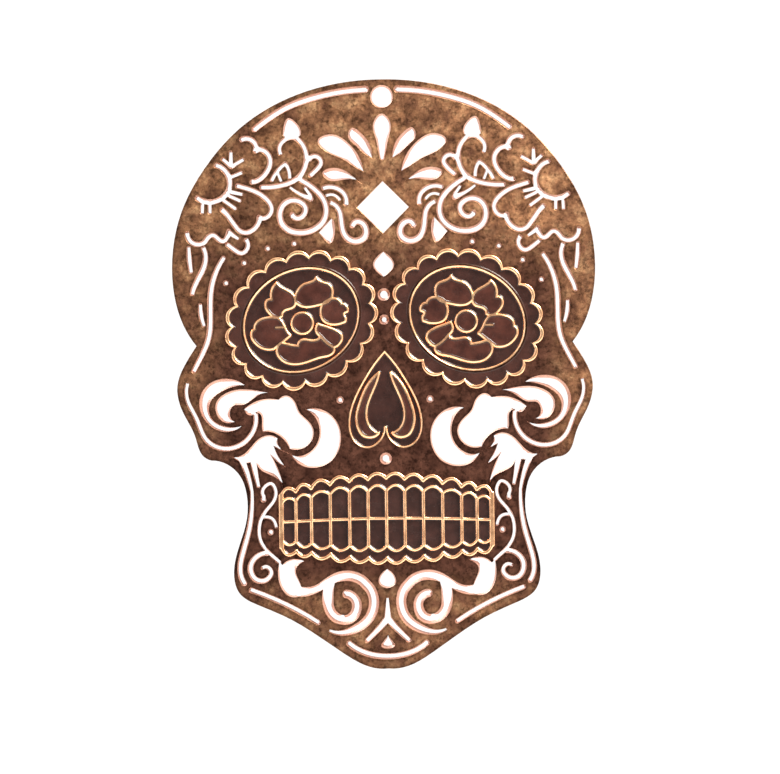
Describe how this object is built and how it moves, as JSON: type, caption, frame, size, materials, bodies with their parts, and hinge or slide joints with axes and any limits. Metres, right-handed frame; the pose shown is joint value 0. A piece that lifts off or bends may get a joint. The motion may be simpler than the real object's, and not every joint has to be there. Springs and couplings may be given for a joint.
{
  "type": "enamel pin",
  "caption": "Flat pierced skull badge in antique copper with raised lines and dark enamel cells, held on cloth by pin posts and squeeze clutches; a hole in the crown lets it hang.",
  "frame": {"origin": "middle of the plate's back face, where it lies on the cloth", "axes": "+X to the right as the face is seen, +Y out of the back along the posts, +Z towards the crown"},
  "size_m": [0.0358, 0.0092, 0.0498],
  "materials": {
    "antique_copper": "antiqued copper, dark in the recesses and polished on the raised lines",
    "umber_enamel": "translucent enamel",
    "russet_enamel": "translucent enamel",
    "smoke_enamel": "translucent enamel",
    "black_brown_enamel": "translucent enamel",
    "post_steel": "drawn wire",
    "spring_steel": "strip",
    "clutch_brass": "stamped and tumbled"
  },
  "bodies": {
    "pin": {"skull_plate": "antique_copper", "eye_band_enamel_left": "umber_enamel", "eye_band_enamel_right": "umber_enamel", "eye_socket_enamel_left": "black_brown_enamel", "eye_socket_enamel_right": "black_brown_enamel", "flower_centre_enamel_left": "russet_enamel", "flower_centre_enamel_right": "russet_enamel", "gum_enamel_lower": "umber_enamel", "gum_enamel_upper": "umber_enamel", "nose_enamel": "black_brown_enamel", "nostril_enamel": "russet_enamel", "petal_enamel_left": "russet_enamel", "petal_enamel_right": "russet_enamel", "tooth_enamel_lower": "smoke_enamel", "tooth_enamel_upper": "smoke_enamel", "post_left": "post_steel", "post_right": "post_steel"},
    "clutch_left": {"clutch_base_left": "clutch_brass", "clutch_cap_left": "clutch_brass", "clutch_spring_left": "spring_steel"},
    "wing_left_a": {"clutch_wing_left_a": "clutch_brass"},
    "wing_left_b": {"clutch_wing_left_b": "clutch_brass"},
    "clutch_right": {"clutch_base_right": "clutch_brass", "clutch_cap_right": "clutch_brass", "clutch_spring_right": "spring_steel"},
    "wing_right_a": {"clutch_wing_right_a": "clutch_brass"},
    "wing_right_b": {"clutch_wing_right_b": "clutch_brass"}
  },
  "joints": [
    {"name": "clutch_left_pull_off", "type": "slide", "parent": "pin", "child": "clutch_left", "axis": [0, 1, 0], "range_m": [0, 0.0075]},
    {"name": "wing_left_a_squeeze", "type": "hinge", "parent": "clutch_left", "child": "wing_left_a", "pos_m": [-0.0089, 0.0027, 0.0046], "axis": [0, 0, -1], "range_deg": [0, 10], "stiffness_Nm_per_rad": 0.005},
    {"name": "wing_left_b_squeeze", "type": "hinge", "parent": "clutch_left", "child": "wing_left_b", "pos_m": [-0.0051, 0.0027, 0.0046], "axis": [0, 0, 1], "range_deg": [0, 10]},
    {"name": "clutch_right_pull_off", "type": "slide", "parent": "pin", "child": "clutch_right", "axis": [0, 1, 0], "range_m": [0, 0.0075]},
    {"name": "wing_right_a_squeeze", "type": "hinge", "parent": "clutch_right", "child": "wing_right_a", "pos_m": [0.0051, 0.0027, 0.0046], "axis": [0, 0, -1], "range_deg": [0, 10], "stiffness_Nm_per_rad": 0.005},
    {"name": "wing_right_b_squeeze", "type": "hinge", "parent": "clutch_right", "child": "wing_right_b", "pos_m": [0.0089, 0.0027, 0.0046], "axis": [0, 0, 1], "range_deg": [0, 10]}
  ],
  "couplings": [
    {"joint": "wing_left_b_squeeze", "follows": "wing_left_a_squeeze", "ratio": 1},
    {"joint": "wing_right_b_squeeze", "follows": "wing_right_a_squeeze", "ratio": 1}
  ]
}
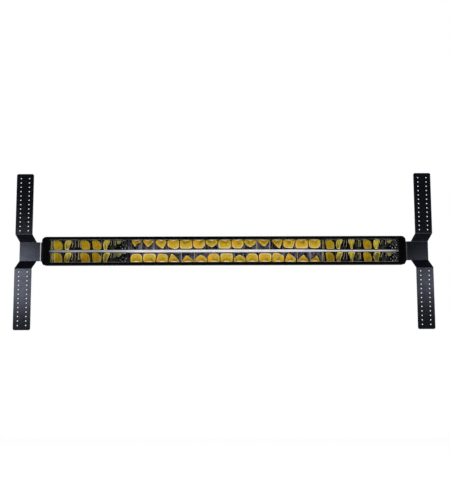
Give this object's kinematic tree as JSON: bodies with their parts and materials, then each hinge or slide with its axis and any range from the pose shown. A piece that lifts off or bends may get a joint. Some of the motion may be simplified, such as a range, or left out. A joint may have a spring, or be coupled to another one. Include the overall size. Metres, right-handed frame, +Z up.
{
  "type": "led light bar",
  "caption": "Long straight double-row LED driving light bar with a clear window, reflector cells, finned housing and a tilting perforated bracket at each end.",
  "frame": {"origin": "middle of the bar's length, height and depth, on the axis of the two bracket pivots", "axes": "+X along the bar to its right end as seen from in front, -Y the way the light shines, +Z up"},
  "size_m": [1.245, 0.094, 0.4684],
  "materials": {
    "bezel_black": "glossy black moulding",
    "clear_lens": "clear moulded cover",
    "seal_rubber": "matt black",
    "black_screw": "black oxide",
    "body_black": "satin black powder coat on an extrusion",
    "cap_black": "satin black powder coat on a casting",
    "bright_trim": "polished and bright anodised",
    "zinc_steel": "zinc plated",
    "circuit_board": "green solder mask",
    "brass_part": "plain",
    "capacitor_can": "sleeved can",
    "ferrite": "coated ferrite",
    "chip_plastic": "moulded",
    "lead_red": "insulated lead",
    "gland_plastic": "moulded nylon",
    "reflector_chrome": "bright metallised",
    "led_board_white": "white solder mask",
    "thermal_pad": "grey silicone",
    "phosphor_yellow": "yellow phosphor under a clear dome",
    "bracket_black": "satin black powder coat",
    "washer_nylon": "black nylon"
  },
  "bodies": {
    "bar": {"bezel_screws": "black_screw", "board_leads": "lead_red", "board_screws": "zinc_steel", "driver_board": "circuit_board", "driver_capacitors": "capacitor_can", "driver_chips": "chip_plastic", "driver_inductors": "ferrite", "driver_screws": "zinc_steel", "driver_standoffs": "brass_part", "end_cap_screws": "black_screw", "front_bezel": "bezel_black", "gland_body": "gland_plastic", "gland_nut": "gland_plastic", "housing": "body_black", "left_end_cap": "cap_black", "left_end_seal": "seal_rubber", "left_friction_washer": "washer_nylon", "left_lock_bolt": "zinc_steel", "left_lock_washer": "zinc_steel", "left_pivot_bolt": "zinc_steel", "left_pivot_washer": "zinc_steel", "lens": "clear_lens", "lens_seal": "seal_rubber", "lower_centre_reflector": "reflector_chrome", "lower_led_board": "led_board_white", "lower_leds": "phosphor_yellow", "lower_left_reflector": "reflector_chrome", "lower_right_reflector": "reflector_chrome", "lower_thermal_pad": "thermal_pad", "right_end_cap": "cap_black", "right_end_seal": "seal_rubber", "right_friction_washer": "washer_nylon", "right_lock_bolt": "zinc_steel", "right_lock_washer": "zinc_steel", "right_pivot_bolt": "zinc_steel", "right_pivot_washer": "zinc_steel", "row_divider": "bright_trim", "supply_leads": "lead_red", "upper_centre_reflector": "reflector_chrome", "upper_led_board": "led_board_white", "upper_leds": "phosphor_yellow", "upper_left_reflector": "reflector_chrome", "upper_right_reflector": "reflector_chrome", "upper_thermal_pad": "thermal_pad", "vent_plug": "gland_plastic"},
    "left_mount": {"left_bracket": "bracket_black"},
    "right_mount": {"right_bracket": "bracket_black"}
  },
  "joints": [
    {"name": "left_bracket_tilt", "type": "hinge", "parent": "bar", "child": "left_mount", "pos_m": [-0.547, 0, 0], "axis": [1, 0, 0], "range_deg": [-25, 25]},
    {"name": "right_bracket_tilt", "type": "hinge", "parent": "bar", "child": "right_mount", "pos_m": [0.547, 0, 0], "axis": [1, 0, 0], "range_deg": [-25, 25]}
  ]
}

======

### WHAT IS ASKED
Recopy the entries above exactly, with every line included.

### THE ANSWER
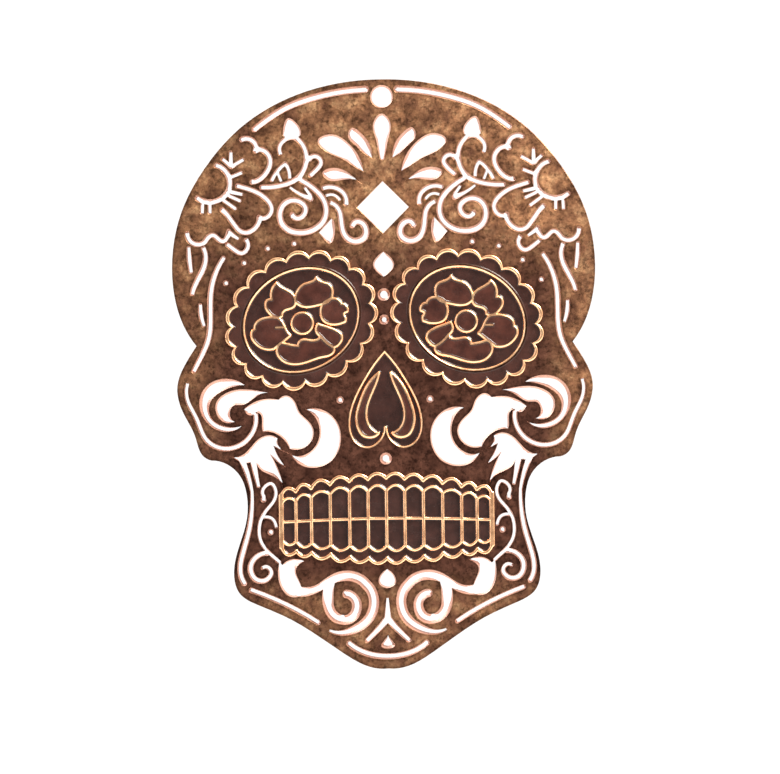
Describe how this object is built and how it moves, as JSON: type, caption, frame, size, materials, bodies with their parts, and hinge or slide joints with axes and any limits. Metres, right-handed frame; the pose shown is joint value 0. A piece that lifts off or bends may get a joint. The motion may be simpler than the real object's, and not every joint has to be there. Springs and couplings may be given for a joint.
{
  "type": "enamel pin",
  "caption": "Flat pierced skull badge in antique copper with raised lines and dark enamel cells, held on cloth by pin posts and squeeze clutches; a hole in the crown lets it hang.",
  "frame": {"origin": "middle of the plate's back face, where it lies on the cloth", "axes": "+X to the right as the face is seen, +Y out of the back along the posts, +Z towards the crown"},
  "size_m": [0.0358, 0.0092, 0.0498],
  "materials": {
    "antique_copper": "antiqued copper, dark in the recesses and polished on the raised lines",
    "umber_enamel": "translucent enamel",
    "russet_enamel": "translucent enamel",
    "smoke_enamel": "translucent enamel",
    "black_brown_enamel": "translucent enamel",
    "post_steel": "drawn wire",
    "spring_steel": "strip",
    "clutch_brass": "stamped and tumbled"
  },
  "bodies": {
    "pin": {"skull_plate": "antique_copper", "eye_band_enamel_left": "umber_enamel", "eye_band_enamel_right": "umber_enamel", "eye_socket_enamel_left": "black_brown_enamel", "eye_socket_enamel_right": "black_brown_enamel", "flower_centre_enamel_left": "russet_enamel", "flower_centre_enamel_right": "russet_enamel", "gum_enamel_lower": "umber_enamel", "gum_enamel_upper": "umber_enamel", "nose_enamel": "black_brown_enamel", "nostril_enamel": "russet_enamel", "petal_enamel_left": "russet_enamel", "petal_enamel_right": "russet_enamel", "tooth_enamel_lower": "smoke_enamel", "tooth_enamel_upper": "smoke_enamel", "post_left": "post_steel", "post_right": "post_steel"},
    "clutch_left": {"clutch_base_left": "clutch_brass", "clutch_cap_left": "clutch_brass", "clutch_spring_left": "spring_steel"},
    "wing_left_a": {"clutch_wing_left_a": "clutch_brass"},
    "wing_left_b": {"clutch_wing_left_b": "clutch_brass"},
    "clutch_right": {"clutch_base_right": "clutch_brass", "clutch_cap_right": "clutch_brass", "clutch_spring_right": "spring_steel"},
    "wing_right_a": {"clutch_wing_right_a": "clutch_brass"},
    "wing_right_b": {"clutch_wing_right_b": "clutch_brass"}
  },
  "joints": [
    {"name": "clutch_left_pull_off", "type": "slide", "parent": "pin", "child": "clutch_left", "axis": [0, 1, 0], "range_m": [0, 0.0075]},
    {"name": "wing_left_a_squeeze", "type": "hinge", "parent": "clutch_left", "child": "wing_left_a", "pos_m": [-0.0089, 0.0027, 0.0046], "axis": [0, 0, -1], "range_deg": [0, 10], "stiffness_Nm_per_rad": 0.005},
    {"name": "wing_left_b_squeeze", "type": "hinge", "parent": "clutch_left", "child": "wing_left_b", "pos_m": [-0.0051, 0.0027, 0.0046], "axis": [0, 0, 1], "range_deg": [0, 10]},
    {"name": "clutch_right_pull_off", "type": "slide", "parent": "pin", "child": "clutch_right", "axis": [0, 1, 0], "range_m": [0, 0.0075]},
    {"name": "wing_right_a_squeeze", "type": "hinge", "parent": "clutch_right", "child": "wing_right_a", "pos_m": [0.0051, 0.0027, 0.0046], "axis": [0, 0, -1], "range_deg": [0, 10], "stiffness_Nm_per_rad": 0.005},
    {"name": "wing_right_b_squeeze", "type": "hinge", "parent": "clutch_right", "child": "wing_right_b", "pos_m": [0.0089, 0.0027, 0.0046], "axis": [0, 0, 1], "range_deg": [0, 10]}
  ],
  "couplings": [
    {"joint": "wing_left_b_squeeze", "follows": "wing_left_a_squeeze", "ratio": 1},
    {"joint": "wing_right_b_squeeze", "follows": "wing_right_a_squeeze", "ratio": 1}
  ]
}
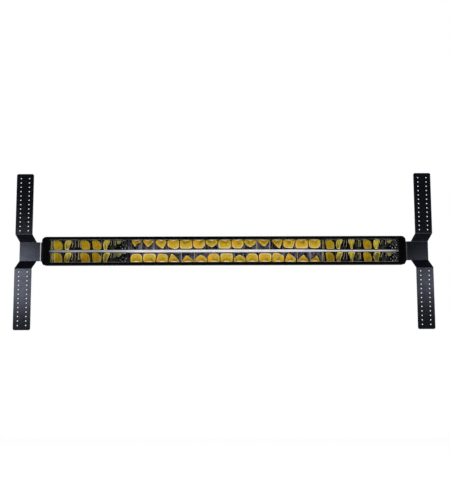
Give this object's kinematic tree as JSON: bodies with their parts and materials, then each hinge or slide with its axis and any range from the pose shown. A piece that lifts off or bends may get a joint. Some of the motion may be simplified, such as a range, or left out. A joint may have a spring, or be coupled to another one. Include the overall size. Metres, right-handed frame, +Z up.
{
  "type": "led light bar",
  "caption": "Long straight double-row LED driving light bar with a clear window, reflector cells, finned housing and a tilting perforated bracket at each end.",
  "frame": {"origin": "middle of the bar's length, height and depth, on the axis of the two bracket pivots", "axes": "+X along the bar to its right end as seen from in front, -Y the way the light shines, +Z up"},
  "size_m": [1.245, 0.094, 0.4684],
  "materials": {
    "bezel_black": "glossy black moulding",
    "clear_lens": "clear moulded cover",
    "seal_rubber": "matt black",
    "black_screw": "black oxide",
    "body_black": "satin black powder coat on an extrusion",
    "cap_black": "satin black powder coat on a casting",
    "bright_trim": "polished and bright anodised",
    "zinc_steel": "zinc plated",
    "circuit_board": "green solder mask",
    "brass_part": "plain",
    "capacitor_can": "sleeved can",
    "ferrite": "coated ferrite",
    "chip_plastic": "moulded",
    "lead_red": "insulated lead",
    "gland_plastic": "moulded nylon",
    "reflector_chrome": "bright metallised",
    "led_board_white": "white solder mask",
    "thermal_pad": "grey silicone",
    "phosphor_yellow": "yellow phosphor under a clear dome",
    "bracket_black": "satin black powder coat",
    "washer_nylon": "black nylon"
  },
  "bodies": {
    "bar": {"bezel_screws": "black_screw", "board_leads": "lead_red", "board_screws": "zinc_steel", "driver_board": "circuit_board", "driver_capacitors": "capacitor_can", "driver_chips": "chip_plastic", "driver_inductors": "ferrite", "driver_screws": "zinc_steel", "driver_standoffs": "brass_part", "end_cap_screws": "black_screw", "front_bezel": "bezel_black", "gland_body": "gland_plastic", "gland_nut": "gland_plastic", "housing": "body_black", "left_end_cap": "cap_black", "left_end_seal": "seal_rubber", "left_friction_washer": "washer_nylon", "left_lock_bolt": "zinc_steel", "left_lock_washer": "zinc_steel", "left_pivot_bolt": "zinc_steel", "left_pivot_washer": "zinc_steel", "lens": "clear_lens", "lens_seal": "seal_rubber", "lower_centre_reflector": "reflector_chrome", "lower_led_board": "led_board_white", "lower_leds": "phosphor_yellow", "lower_left_reflector": "reflector_chrome", "lower_right_reflector": "reflector_chrome", "lower_thermal_pad": "thermal_pad", "right_end_cap": "cap_black", "right_end_seal": "seal_rubber", "right_friction_washer": "washer_nylon", "right_lock_bolt": "zinc_steel", "right_lock_washer": "zinc_steel", "right_pivot_bolt": "zinc_steel", "right_pivot_washer": "zinc_steel", "row_divider": "bright_trim", "supply_leads": "lead_red", "upper_centre_reflector": "reflector_chrome", "upper_led_board": "led_board_white", "upper_leds": "phosphor_yellow", "upper_left_reflector": "reflector_chrome", "upper_right_reflector": "reflector_chrome", "upper_thermal_pad": "thermal_pad", "vent_plug": "gland_plastic"},
    "left_mount": {"left_bracket": "bracket_black"},
    "right_mount": {"right_bracket": "bracket_black"}
  },
  "joints": [
    {"name": "left_bracket_tilt", "type": "hinge", "parent": "bar", "child": "left_mount", "pos_m": [-0.547, 0, 0], "axis": [1, 0, 0], "range_deg": [-25, 25]},
    {"name": "right_bracket_tilt", "type": "hinge", "parent": "bar", "child": "right_mount", "pos_m": [0.547, 0, 0], "axis": [1, 0, 0], "range_deg": [-25, 25]}
  ]
}